begin DATA EXTRACT
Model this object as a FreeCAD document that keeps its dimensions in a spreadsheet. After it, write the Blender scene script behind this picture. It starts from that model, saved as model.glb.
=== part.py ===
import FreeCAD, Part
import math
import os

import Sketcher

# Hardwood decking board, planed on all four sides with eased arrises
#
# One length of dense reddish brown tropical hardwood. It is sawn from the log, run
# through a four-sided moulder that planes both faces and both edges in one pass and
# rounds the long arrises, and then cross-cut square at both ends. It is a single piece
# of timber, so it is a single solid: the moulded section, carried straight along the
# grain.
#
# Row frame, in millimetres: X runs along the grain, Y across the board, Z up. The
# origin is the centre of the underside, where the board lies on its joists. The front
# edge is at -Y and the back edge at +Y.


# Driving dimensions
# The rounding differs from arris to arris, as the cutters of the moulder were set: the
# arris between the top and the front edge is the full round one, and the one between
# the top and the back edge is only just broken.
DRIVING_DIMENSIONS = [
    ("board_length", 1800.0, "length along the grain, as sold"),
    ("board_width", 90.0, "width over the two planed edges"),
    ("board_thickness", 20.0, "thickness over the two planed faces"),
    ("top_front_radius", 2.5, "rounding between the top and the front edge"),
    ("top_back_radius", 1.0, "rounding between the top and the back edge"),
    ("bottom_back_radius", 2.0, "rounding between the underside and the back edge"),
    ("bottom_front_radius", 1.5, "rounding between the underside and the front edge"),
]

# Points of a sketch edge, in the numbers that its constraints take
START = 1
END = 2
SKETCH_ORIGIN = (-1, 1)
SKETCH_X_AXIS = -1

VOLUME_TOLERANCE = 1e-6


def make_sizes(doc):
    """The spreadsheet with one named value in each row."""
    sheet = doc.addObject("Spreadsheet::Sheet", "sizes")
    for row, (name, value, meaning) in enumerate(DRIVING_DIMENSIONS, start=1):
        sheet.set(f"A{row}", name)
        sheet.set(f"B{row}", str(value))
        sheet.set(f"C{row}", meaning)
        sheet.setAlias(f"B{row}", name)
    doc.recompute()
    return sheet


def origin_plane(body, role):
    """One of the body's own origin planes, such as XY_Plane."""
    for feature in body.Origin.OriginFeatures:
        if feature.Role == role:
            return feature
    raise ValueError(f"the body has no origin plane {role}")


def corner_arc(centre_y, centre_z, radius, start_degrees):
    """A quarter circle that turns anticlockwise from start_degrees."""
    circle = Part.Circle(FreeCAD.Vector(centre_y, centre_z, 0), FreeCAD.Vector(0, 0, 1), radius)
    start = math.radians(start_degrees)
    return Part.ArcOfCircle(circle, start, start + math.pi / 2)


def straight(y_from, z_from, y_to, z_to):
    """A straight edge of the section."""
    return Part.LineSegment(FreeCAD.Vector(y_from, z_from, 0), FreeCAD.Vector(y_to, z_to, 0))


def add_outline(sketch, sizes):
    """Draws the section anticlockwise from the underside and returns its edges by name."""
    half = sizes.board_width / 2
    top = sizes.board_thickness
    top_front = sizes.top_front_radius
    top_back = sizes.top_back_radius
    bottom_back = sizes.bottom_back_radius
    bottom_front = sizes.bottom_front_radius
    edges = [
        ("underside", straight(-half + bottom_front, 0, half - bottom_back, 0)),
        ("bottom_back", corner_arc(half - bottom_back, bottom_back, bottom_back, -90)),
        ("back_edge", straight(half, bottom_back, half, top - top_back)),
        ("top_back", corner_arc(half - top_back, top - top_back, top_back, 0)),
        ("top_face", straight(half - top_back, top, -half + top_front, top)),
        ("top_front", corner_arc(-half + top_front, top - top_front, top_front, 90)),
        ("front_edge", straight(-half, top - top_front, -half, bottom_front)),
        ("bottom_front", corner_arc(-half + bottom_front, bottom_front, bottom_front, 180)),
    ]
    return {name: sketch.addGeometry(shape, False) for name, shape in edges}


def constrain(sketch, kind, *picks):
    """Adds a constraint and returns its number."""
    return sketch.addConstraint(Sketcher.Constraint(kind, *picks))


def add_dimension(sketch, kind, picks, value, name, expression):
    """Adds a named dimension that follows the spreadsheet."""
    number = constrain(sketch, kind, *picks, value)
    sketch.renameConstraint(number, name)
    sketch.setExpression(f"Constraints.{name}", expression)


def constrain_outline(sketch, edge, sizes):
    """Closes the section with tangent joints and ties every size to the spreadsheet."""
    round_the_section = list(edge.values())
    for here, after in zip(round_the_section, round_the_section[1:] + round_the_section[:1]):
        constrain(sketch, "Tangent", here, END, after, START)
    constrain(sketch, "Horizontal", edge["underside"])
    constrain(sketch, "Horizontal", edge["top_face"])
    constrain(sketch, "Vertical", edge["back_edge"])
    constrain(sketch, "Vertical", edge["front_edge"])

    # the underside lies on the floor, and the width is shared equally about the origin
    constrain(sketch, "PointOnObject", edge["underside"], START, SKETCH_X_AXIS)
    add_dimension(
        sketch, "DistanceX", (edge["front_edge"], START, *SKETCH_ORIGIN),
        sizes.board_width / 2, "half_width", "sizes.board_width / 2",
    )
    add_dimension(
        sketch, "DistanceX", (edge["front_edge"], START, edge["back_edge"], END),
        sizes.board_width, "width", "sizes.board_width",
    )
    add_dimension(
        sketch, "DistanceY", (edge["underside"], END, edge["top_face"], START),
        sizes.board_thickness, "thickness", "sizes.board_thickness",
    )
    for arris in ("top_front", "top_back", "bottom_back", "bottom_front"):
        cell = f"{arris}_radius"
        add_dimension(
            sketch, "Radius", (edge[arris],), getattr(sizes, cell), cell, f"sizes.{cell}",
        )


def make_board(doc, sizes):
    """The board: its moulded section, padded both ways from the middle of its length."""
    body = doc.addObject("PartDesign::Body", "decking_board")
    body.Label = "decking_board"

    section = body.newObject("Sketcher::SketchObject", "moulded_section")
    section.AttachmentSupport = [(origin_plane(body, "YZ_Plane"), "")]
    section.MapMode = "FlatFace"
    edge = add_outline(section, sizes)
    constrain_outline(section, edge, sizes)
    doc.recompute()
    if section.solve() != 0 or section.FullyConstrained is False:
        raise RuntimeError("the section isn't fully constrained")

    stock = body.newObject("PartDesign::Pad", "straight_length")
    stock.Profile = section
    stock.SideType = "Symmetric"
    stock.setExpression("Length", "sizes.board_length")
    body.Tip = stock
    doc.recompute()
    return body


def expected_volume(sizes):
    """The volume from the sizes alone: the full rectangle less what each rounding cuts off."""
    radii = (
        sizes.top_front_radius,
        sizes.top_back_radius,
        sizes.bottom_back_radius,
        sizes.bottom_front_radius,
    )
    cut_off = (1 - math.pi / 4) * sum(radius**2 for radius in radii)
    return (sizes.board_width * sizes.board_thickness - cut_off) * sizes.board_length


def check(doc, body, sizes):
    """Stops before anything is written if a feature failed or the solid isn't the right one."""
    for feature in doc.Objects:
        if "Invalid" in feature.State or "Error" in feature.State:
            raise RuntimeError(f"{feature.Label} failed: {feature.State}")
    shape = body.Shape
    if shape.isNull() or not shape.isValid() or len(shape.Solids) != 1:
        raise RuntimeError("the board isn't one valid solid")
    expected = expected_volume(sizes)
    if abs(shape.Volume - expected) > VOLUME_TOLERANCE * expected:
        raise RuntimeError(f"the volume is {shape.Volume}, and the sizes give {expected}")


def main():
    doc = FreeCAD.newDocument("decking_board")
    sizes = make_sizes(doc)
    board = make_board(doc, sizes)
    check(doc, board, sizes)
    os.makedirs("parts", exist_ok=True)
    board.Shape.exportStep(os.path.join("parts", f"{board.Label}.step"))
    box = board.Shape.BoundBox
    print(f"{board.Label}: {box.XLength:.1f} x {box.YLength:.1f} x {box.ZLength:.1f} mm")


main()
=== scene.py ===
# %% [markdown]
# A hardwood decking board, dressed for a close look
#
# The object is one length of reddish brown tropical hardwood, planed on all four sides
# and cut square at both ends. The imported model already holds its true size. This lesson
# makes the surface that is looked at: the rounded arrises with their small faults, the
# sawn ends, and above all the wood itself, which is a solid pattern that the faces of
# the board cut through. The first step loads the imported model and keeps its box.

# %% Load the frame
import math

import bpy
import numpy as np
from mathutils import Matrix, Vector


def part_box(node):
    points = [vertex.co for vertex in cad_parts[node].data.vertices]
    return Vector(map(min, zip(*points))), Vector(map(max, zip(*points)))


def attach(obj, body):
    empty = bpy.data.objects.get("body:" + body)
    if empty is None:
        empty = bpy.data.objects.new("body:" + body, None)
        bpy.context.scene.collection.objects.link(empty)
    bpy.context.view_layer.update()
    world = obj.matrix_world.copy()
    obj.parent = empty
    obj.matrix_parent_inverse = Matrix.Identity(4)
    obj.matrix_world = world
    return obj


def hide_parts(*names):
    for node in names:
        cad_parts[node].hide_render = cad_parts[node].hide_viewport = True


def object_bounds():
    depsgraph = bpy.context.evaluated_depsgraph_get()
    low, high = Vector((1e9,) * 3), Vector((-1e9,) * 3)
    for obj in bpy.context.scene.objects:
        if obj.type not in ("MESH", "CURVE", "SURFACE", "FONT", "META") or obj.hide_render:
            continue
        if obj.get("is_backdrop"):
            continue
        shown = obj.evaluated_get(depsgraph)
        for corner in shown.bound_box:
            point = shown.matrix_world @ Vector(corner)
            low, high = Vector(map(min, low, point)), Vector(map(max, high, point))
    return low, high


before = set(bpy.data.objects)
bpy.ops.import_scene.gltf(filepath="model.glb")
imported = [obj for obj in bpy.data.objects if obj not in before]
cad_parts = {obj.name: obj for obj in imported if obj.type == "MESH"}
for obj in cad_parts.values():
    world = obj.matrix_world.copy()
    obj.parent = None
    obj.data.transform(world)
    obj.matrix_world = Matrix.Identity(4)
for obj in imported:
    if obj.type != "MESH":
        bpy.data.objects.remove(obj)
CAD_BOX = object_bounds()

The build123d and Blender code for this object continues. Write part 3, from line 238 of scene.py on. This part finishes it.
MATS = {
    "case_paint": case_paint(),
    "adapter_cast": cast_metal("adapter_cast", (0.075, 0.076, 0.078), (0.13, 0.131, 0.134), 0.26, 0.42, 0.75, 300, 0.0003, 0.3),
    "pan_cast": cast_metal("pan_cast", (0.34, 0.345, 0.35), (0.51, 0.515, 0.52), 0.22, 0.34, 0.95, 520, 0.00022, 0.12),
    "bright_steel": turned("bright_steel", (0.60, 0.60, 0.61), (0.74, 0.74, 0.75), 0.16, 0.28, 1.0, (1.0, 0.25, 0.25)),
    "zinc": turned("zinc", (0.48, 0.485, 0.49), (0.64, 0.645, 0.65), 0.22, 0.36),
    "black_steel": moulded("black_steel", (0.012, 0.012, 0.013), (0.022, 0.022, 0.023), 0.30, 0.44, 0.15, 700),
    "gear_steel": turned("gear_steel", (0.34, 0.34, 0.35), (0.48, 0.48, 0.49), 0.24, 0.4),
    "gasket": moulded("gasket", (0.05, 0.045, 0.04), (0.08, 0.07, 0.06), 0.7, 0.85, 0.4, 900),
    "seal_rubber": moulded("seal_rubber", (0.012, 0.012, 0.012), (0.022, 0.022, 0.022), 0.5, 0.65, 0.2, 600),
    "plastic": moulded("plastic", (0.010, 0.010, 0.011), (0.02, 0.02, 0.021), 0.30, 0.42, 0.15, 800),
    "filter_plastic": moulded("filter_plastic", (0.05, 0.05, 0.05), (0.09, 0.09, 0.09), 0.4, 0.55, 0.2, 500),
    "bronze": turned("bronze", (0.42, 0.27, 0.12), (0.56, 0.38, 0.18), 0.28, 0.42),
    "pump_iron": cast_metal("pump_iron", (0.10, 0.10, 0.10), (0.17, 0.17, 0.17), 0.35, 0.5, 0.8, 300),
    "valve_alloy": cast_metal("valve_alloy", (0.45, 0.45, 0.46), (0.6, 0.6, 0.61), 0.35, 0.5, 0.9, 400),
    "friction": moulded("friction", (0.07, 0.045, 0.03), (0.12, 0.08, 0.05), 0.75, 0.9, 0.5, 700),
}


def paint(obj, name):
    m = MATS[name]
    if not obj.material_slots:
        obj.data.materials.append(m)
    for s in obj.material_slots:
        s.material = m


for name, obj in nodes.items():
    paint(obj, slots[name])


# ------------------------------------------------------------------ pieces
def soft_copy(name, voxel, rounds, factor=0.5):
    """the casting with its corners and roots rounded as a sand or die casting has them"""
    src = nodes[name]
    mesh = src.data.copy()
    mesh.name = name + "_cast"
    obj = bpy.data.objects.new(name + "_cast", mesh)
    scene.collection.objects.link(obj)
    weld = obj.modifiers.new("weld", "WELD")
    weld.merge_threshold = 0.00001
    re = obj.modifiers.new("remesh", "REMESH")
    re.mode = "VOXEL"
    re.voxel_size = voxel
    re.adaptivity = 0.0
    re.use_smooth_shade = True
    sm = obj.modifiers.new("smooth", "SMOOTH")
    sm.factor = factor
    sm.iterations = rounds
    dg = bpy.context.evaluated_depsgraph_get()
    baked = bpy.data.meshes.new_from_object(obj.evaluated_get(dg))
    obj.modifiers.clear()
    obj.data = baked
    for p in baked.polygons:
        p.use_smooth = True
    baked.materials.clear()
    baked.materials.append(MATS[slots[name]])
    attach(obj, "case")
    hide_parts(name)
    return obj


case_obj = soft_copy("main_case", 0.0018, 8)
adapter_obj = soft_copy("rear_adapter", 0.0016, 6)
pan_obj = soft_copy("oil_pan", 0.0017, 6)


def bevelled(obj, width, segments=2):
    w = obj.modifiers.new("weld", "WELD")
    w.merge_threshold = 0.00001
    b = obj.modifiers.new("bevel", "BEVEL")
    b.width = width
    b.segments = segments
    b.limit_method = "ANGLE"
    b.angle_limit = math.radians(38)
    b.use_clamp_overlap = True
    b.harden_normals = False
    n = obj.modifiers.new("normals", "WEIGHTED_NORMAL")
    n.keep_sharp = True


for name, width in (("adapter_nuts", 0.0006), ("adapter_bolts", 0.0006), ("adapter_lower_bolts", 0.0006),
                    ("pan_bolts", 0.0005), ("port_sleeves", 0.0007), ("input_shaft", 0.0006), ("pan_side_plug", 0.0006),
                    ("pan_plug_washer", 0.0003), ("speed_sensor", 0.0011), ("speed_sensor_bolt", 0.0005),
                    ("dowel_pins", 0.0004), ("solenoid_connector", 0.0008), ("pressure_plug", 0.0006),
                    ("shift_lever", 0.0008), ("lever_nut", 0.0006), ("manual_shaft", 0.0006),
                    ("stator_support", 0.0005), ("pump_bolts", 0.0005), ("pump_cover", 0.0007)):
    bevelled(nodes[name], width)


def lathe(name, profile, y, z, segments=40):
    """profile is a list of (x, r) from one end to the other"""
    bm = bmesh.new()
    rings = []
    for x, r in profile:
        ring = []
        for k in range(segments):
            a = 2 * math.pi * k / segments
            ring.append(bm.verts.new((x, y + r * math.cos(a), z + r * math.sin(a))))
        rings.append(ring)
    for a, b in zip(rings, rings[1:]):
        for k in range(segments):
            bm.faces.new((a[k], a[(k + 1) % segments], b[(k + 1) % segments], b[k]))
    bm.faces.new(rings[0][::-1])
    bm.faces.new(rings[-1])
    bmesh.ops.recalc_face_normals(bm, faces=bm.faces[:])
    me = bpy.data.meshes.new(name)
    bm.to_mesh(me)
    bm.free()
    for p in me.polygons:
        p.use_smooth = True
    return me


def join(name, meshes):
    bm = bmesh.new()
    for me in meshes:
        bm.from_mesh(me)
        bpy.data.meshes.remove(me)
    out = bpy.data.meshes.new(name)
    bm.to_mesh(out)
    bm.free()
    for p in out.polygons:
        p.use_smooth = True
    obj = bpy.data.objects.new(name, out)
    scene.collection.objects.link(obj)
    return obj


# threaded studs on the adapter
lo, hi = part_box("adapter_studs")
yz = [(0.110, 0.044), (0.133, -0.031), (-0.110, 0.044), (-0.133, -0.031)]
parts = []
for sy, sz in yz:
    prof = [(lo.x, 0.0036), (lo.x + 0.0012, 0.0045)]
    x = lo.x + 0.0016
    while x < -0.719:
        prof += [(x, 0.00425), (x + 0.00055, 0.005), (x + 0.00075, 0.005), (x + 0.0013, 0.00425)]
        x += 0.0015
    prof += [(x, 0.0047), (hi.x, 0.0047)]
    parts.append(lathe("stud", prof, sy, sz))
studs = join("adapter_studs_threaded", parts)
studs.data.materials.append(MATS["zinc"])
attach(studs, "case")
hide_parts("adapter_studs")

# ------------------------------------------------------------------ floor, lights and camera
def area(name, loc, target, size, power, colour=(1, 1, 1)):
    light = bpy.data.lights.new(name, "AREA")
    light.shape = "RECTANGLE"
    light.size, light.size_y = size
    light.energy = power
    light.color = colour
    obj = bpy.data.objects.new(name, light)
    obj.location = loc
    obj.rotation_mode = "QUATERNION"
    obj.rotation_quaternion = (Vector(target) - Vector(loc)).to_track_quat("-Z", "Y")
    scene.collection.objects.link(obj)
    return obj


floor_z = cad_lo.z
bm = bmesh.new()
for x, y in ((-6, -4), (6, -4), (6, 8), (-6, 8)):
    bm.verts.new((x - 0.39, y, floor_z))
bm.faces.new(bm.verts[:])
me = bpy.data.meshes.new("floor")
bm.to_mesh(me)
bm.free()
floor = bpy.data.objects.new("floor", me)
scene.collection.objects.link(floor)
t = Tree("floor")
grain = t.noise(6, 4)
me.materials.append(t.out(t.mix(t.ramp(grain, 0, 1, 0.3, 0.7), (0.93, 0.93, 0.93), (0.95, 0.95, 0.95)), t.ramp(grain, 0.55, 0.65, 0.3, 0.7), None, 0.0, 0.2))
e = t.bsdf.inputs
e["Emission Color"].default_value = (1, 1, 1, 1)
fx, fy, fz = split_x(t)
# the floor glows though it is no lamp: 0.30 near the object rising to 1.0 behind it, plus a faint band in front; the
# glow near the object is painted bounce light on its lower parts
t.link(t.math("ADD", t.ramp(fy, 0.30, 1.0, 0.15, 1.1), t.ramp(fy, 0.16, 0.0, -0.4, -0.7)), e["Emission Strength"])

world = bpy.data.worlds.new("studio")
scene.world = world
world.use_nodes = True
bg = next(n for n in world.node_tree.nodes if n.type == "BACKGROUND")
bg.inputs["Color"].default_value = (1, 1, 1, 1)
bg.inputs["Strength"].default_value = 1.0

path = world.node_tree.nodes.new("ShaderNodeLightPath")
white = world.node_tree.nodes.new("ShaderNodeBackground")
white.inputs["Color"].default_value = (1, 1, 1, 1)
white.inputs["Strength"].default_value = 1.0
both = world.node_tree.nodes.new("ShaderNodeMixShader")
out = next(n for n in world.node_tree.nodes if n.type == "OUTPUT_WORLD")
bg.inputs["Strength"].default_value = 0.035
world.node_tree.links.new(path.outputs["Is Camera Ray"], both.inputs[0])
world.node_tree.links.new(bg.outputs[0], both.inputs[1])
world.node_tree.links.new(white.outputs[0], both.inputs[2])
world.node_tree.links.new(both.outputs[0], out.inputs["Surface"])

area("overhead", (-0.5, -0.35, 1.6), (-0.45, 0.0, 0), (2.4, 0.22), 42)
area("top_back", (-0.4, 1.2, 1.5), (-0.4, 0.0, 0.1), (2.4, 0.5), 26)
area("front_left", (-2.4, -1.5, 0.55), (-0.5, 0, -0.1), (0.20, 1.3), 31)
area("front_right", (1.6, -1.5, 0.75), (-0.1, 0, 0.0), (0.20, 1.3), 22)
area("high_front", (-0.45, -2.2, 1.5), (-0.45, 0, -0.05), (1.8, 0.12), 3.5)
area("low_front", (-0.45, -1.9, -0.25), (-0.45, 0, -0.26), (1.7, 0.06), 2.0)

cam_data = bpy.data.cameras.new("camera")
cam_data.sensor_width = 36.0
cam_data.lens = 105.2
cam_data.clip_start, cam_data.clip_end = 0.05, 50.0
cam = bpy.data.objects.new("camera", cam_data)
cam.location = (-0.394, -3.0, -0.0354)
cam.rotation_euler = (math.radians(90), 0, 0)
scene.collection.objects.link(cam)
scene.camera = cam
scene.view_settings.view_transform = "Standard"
end DATA EXTRACT
**TASK INSTRUCTIONS:**
Above are the records; print exactly the lines from the line with "box = board.Shape.BoundBox" to the line with "points = [vertex.co", including both, and nothing else.

**SOLUTION FOR THIS PROBLEM:**
    box = board.Shape.BoundBox
    print(f"{board.Label}: {box.XLength:.1f} x {box.YLength:.1f} x {box.ZLength:.1f} mm")


main()
=== scene.py ===
# %% [markdown]
# A hardwood decking board, dressed for a close look
#
# The object is one length of reddish brown tropical hardwood, planed on all four sides
# and cut square at both ends. The imported model already holds its true size. This lesson
# makes the surface that is looked at: the rounded arrises with their small faults, the
# sawn ends, and above all the wood itself, which is a solid pattern that the faces of
# the board cut through. The first step loads the imported model and keeps its box.

# %% Load the frame
import math

import bpy
import numpy as np
from mathutils import Matrix, Vector


def part_box(node):
    points = [vertex.co for vertex in cad_parts[node].data.vertices]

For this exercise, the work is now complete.